The History of Delta Gamma  
     
     
  Christmas, 1873 . . . Oxford, Mississippi . . . Anna Boyd, Mary Comfort, Eva Webb, weather-bound at the Lewis School for the holidays . . .  
  The story of the founding of Delta Gamma is an oft-told tale, and yet the word "founding" seems too pretentious for the simple plans of these three.  
     
  In 1873 when a young woman ventured away to school, she became virtually an exile from her family. While Oxford was on the railroad, the town of Kosciusko, the home of Anna, Mary and Eva, was 16 miles from the nearest railroad junction, and travel to that point had to be by stage or private carriage. In seasons of bad weather -- like December -- it was best not to attempt such a trip.  
     
  In addition, 1873 had seen a terrible scourge of yellow fever in Mississippi, and the schools had opened later in the fall than usual. It seemed that this time could be made up by shorter vacations, and the Christmas holiday was cut to a few days. Carrie Ellington Green, one of Anna Boyd Ellington's four daughters, tells us that the tale of Delta Gamma's beginnings was from early childhood her favorite bedtime story. She didn't understand the word "initiation," but it was a game she played the next day with her dolls. She remembers her mother's story this way:  
     
  " . . . in order to make up some lost time, only two days were allowed for the Christmas holiday. Our three girls remained at school, and Christmas morning found them rather homesick. After exchanging gifts and talking about what they imagined their families at home were doing, they made plans for a club which they had frequently thought of launching. A young male cousin, who was a student at the University of Mississippi, was a member of a Greek-Letter fraternity, and they had heard him and his friends arguing over the good and bad points of the few fraternities that were on campus at that time.  
     
  "A definite plan was made, a name decided upon, and Anna, because she was on the outside of the big four-poster bed they called 'Father Noah,' slipped out, got a pad and pencil, and with the help of the other two, wrote the first Constitution and bylaws of Delta Gamma.

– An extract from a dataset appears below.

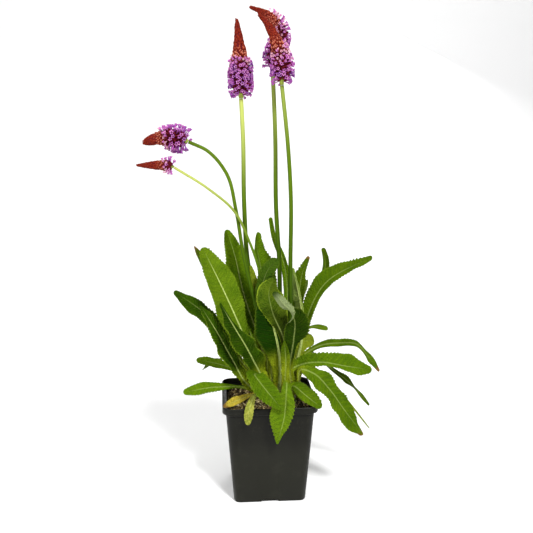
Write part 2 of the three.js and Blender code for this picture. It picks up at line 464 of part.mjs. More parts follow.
function addCrown() {
  const loops = [];
  for (const height of CROWN_RING_HEIGHTS) {
    const radius = CROWN_RADIUS * Math.sqrt(1 - height ** 2);
    const loop = [];
    for (let i = 0; i < CROWN_SIDES; i += 1) {
      const angle = (i / CROWN_SIDES) * 2 * Math.PI;
      const x = CROWN_X + Math.cos(angle) * radius;
      loop.push(vec([x, Math.sin(angle) * radius, CROWN_FOOT + height * CROWN_HEIGHT]));
    }
    loops.push(loop);
  }
  const geometry = skin(loops, vec([CROWN_X, 0, CROWN_FOOT]), vec([CROWN_X, 0, CROWN_FOOT + CROWN_HEIGHT]));
  addMesh("crown", geometry, CROWN_GREEN, 0.7);
}

// Half the width of a leaf without lists: a narrow stalk that widens into a blade with a short point
function plainHalf(leaf, s) {
  const rise = (s / leaf.belly) ** (BLADE_POINTEDNESS * leaf.belly);
  const fall = (Math.max(1 - s, 0) / (1 - leaf.belly)) ** (BLADE_POINTEDNESS * (1 - leaf.belly));
  const stalk = (leaf.stalk ?? STALK_WIDTH) * Math.min(1, (1 - s) * 4 + 0.25);
  return Math.max(stalk, leaf.width * rise * fall) / 2;
}

// Half-width on one side, straight between the stalk's and the listed values, with a rounded tip
function bladeHalf(leaf, side, s, length) {
  if (!leaf[side]) {
    return plainHalf(leaf, s);
  }
  const stalk = (leaf.stalk ?? STALK_WIDTH) / 2;
  const values = [...Array(LISTED_FROM).fill(stalk), ...leaf[side]];
  const piece = Math.min(Math.floor(s / LISTED_STEP), values.length - 2);
  const half = THREE.MathUtils.lerp(values[piece], values[piece + 1], s / LISTED_STEP - piece);
  const tip = Math.max(values[values.length - 1], ROUND_TIP);
  const short = THREE.MathUtils.clamp(1 - ((1 - s) * length) / tip, 0, 1);
  return Math.max(half * Math.sqrt(1 - short ** 2), BLADE_THICKNESS / 2);
}

function pathLength(path) {
  let length = 0;
  for (let k = 1; k < LEAF_STATIONS.length; k += 1) {
    length += path(LEAF_STATIONS[k]).point.distanceTo(path(LEAF_STATIONS[k - 1]).point);
  }
  return length;
}

function addLeaf(leaf) {
  const seat = crownSeat(leaf.turn, leaf.ring);
  const path = smoothPath([seat.point, ...leaf.rib.map(vec)], seat.out);
  const length = pathLength(path);
  const slope = Math.tan(THREE.MathUtils.degToRad(leaf.fold));
  const angle = THREE.MathUtils.degToRad(leaf.turn);
  const around = vec([-Math.sin(angle), Math.cos(angle), 0]);
  const loops = LEAF_STATIONS.map((s) => {
    const { point, direction } = path(s);
    const face = vec(leaf.face).normalize().lerp(vec(leaf.faceTip).normalize(), s);
    const across = direction.clone().cross(face).normalize();
    if (s < STALK_TURNS_UNTIL) {
      const side = around.clone().multiplyScalar(around.dot(across) < 0 ? -1 : 1);
      across.lerp(side, 1 - s / STALK_TURNS_UNTIL);
      across.addScaledVector(direction, -across.dot(direction)).normalize();
    }
    const up = across.clone().cross(direction).normalize();
    const left = bladeHalf(leaf, "left", s, length);
    const right = bladeHalf(leaf, "right", s, length);
    const rib = THREE.MathUtils.lerp(STALK_THICKNESS, BLADE_THICKNESS, Math.min(s / 0.5, 1)) / 2;
    const edge = s < 0.1 ? rib * 0.7 : BLADE_THICKNESS / 2;
    const place = (x, y) => point.clone().addScaledVector(across, x).addScaledVector(up, y);
    return [
      place(-left, left * slope + edge),
      place(0, rib),
      place(right, right * slope + edge),
      place(right, right * slope - edge),
      place(0, -rib),
      place(-left, left * slope - edge),
    ];
  });
  const geometry = skin(loops, middleOf(loops[0]), middleOf(loops[loops.length - 1]));
  addMesh(leaf.name, geometry, leaf.color, 0.55);
}

// A frame across a path: two directions square to it that do not spin along it
function crossFrame(direction) {
  const side = direction.clone().cross(vec([0, 1, 0.2])).normalize();
  return { side, up: direction.clone().cross(side).normalize() };
}

function ringLoop(at, radius, sides, turn) {
  const { side, up } = crossFrame(at.direction);
  const loop = [];
  for (let i = 0; i < sides; i += 1) {
    const angle = ((i + turn) / sides) * 2 * Math.PI;
    const r = typeof radius === "function" ? radius(i) : radius;
    const p = at.point.clone().addScaledVector(side, Math.cos(angle) * r);
    loop.push(p.addScaledVector(up, Math.sin(angle) * r));
  }
  return loop;
}

// Radius of the bud cone along the head: it swells from its narrow foot, tapers, and ends in a round cap
function budRadius(stem, t) {
  const swell = THREE.MathUtils.smoothstep(t, -0.05, 0.22);
  const narrow = THREE.MathUtils.clamp((t - CONE_TAPERS_FROM) / (1 - CONE_TAPERS_FROM), 0, 1) ** 1.15;
  const taper = CONE_TIP_SHARE + (1 - CONE_TIP_SHARE) * (1 - narrow) ** stem.blunt;
  const cap = CONE_CAP / stem.blunt;
  const end = Math.sqrt(1 - THREE.MathUtils.clamp((t - 1 + cap) / (cap * 1.07), 0, 1) ** 2);
  return stem.bud * (CONE_FOOT_SHARE + (1 - CONE_FOOT_SHARE) * swell) * taper * end;
}

function addStemAndHead(stem) {
  const seat = crownSeat(stem.turn, stem.ring);
  const path = smoothPath([seat.point, ...stem.path.map(vec)], seat.out);
  const loops = [];
  for (let k = 0; k <= STEM_STATIONS; k += 1) {
    const s = k / STEM_STATIONS;
    loops.push(ringLoop(path(s), (stem.thick / 2) * (1.15 - 0.15 * s), STEM_SIDES, 0));
  }
  const stalk = skin(loops, middleOf(loops[0]), middleOf(loops[STEM_STATIONS]));
  addMesh(`stem_${stem.name}`, stalk, stem.color, 0.5);

  const end = path(1);
  const foot = end.point.clone().addScaledVector(end.direction, FIT_GAP);
  const axis = smoothPath([foot, ...stem.axis.map(vec)], end.direction);
  const buds = [];
  for (let k = 0; k <= HEAD_STATIONS; k += 1) {
    const t = k / HEAD_STATIONS;
    const ridge = t > stem.to ? BUD_RIDGE : 0;
    const radius = (i) => budRadius(stem, t) * (1 + ridge * ((i + k) % 2 ? 1 : -1));
    buds.push(ringLoop(axis(t), radius, HEAD_SIDES, 0));
  }
  const cone = skin(buds, middleOf(buds[0]), middleOf(buds[HEAD_STATIONS]));
  addMesh(`buds_${stem.name}`, cone, BUD_RED, 0.7);

  const rings = [];
  for (let k = 0; k <= FLORET_ROWS; k += 1) {
    const share = k / FLORET_ROWS;
    const t = stem.from + (stem.to - stem.from) * share;
    const crown = Math.sin(Math.PI * (0.16 + 0.7 * share)) ** 0.5;
    const tall = stem.bud + (stem.floret - stem.bud) * crown;
    const valley = stem.bud + (tall - stem.bud) * 0.5;
    const radius = (i) => (k % 2 === 1 && (i + (k - 1) / 2) % 2 ? tall : valley);
    rings.push(ringLoop(axis(t), radius, FLORET_COLUMNS, 0));
  }
  for (let k = FLORET_INNER_ROWS; k >= 0; k -= 1) {
    const t = stem.from + (stem.to - stem.from) * (k / FLORET_INNER_ROWS);
    rings.push(ringLoop(axis(t), stem.bud * 1.02 + 2.2 * FIT_GAP, FLORET_COLUMNS, 0));
  }
  addMesh(`florets_${stem.name}`, ringSkin(rings), FLORET_VIOLET, 0.6);
}

// Skins a closed cycle of equal loops: a sleeve with an outside, an inside and two end bands
function ringSkin(loops) {
  const count = loops[0].length;
  const points = loops.flat();
  const faces = [];
  for (let k = 0; k < loops.length; k += 1) {
    const next = ((k + 1) % loops.length) * count;
    for (let i = 0; i < count; i += 1) {
      const j = (i + 1) % count;
      faces.push(k * count + i, k * count + j, next + j, k * count + i, next + j, next + i);
    }
  }
  const geometry = new THREE.BufferGeometry();
  geometry.setAttribute("position", new THREE.Float32BufferAttribute(points.flatMap((p) => p.toArray()), 3));
  geometry.setIndex(faces);
  return geometry;
}

await addPot();
addSoil();
addCrown();
LEAVES.forEach(addLeaf);
STEMS.forEach(addStemAndHead);

export default group;
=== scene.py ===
# %% [markdown]
# # An orchid primrose in a nursery pot
# The plant is a rosette of long, toothed, wrinkled leaves with five flower stems. Each stem ends in a
# cone of closed red buds over a sleeve of open violet florets. It grows in coarse compost in a square
# black pot. The packed model gives every piece its place and size. This script gives each one its real
# surface: leaves with veins and wavy edges, single florets, single compost grains.

import math

import bpy
import numpy as np
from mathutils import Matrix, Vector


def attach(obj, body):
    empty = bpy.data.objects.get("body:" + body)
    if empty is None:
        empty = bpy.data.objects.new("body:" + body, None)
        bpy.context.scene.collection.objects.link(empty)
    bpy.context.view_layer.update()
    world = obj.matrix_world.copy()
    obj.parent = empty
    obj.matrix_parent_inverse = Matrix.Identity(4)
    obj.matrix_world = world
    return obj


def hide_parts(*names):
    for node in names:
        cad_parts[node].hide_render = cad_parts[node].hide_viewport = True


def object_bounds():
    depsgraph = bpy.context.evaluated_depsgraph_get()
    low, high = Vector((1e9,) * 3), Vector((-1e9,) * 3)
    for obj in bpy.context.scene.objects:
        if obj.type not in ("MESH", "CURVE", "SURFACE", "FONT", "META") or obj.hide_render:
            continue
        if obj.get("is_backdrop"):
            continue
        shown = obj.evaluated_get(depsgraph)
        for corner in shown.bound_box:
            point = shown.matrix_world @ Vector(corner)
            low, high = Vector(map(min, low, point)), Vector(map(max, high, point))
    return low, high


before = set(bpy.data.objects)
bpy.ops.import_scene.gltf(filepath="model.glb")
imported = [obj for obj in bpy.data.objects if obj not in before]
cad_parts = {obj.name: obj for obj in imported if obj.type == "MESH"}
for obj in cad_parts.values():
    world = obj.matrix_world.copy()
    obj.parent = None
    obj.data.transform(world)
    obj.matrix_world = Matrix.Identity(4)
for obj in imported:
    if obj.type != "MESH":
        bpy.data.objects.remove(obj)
cad_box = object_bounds()
MM = 0.001
print("pieces in the packed model:", len(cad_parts))

# %% [markdown]
# ## Camera
# The picture was taken from 33 cm above the floor and about 64 cm away, looking a little down, with a
# normal lens. A direction, a distance and a height say where the camera stands, with a small shift to
# the side, so those are the values to keep.

# %% Stand the camera where the picture was taken
CAMERA_TURN = math.radians(-3.94)
CAMERA_DISTANCE = 0.640
CAMERA_HEIGHT = 0.3326
CAMERA_SIDE = -0.0012
CAMERA_PITCH = math.radians(9.65)
CAMERA_LENS = 45.82

lens = bpy.data.cameras.new("picture_camera")
lens.lens = CAMERA_LENS
lens.sensor_fit = "HORIZONTAL"
lens.sensor_width = 36
camera = bpy.data.objects.new("picture_camera", lens)
bpy.context.scene.collection.objects.link(camera)
camera.location = (
    math.sin(CAMERA_TURN) * CAMERA_DISTANCE + math.cos(CAMERA_TURN) * CAMERA_SIDE,
    -math.cos(CAMERA_TURN) * CAMERA_DISTANCE + math.sin(CAMERA_TURN) * CAMERA_SIDE,
    CAMERA_HEIGHT,
)
camera.rotation_euler = (math.pi / 2 - CAMERA_PITCH, 0, CAMERA_TURN)
bpy.context.scene.camera = camera
print("camera at", [round(value, 3) for value in camera.location])

# %% [markdown]
# ## Tools for surfaces
# Every piece here is a grid of points worked out with numpy: rings of points carried along a path, or a
# small shape copied many times. One function turns such points into a mesh, with named values on the
# points that the materials read later.


# %% Turn arrays into a piece
def new_mesh(name, points, faces):
    """A mesh from points in millimetres and arrays of faces."""
    mesh = bpy.data.meshes.new(name)
    lists = [face for part in faces for face in np.asarray(part).tolist()]
    mesh.from_pydata((np.asarray(points) * MM).tolist(), [], lists)
    return mesh


def new_object(name, data):
    """An object with that mesh or lamp, placed in the scene."""
    made = bpy.data.objects.new(name, data)
    bpy.context.scene.collection.objects.link(made)
    return made


def make_piece(name, points, faces, values, material, node, smooth=True):
    """Makes a mesh object from points in millimetres and arrays of faces. values holds named numbers
    on the points. The piece rides on the plant and stands for one packed node."""
    mesh = new_mesh(name, points, faces)
    for key, numbers in values.items():
        attribute = mesh.attributes.new(key, "FLOAT", "POINT")
        attribute.data.foreach_set("value", np.asarray(numbers, np.float32))
    mesh.polygons.foreach_set("use_smooth", [smooth] * len(mesh.polygons))
    mesh.materials.append(material)
    mesh.update()
    piece = new_object(name, mesh)
    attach(piece, "root")
    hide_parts(node)
    return piece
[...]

Plans were made to initiate other members just as soon as the holiday was over." This they did on January 2, 1874. The pin would be a gold letter "H" standing for Hope, one which was replaced a few years later by an anchor, the ancient symbol of hope.  
     
  Mary Comfort Leonard recalled years later, "We received no help from anyone -- borrowing a Greek grammar to find the Greek initial letters for our name." And they tried hard to live by the motto of those initials --Do Good.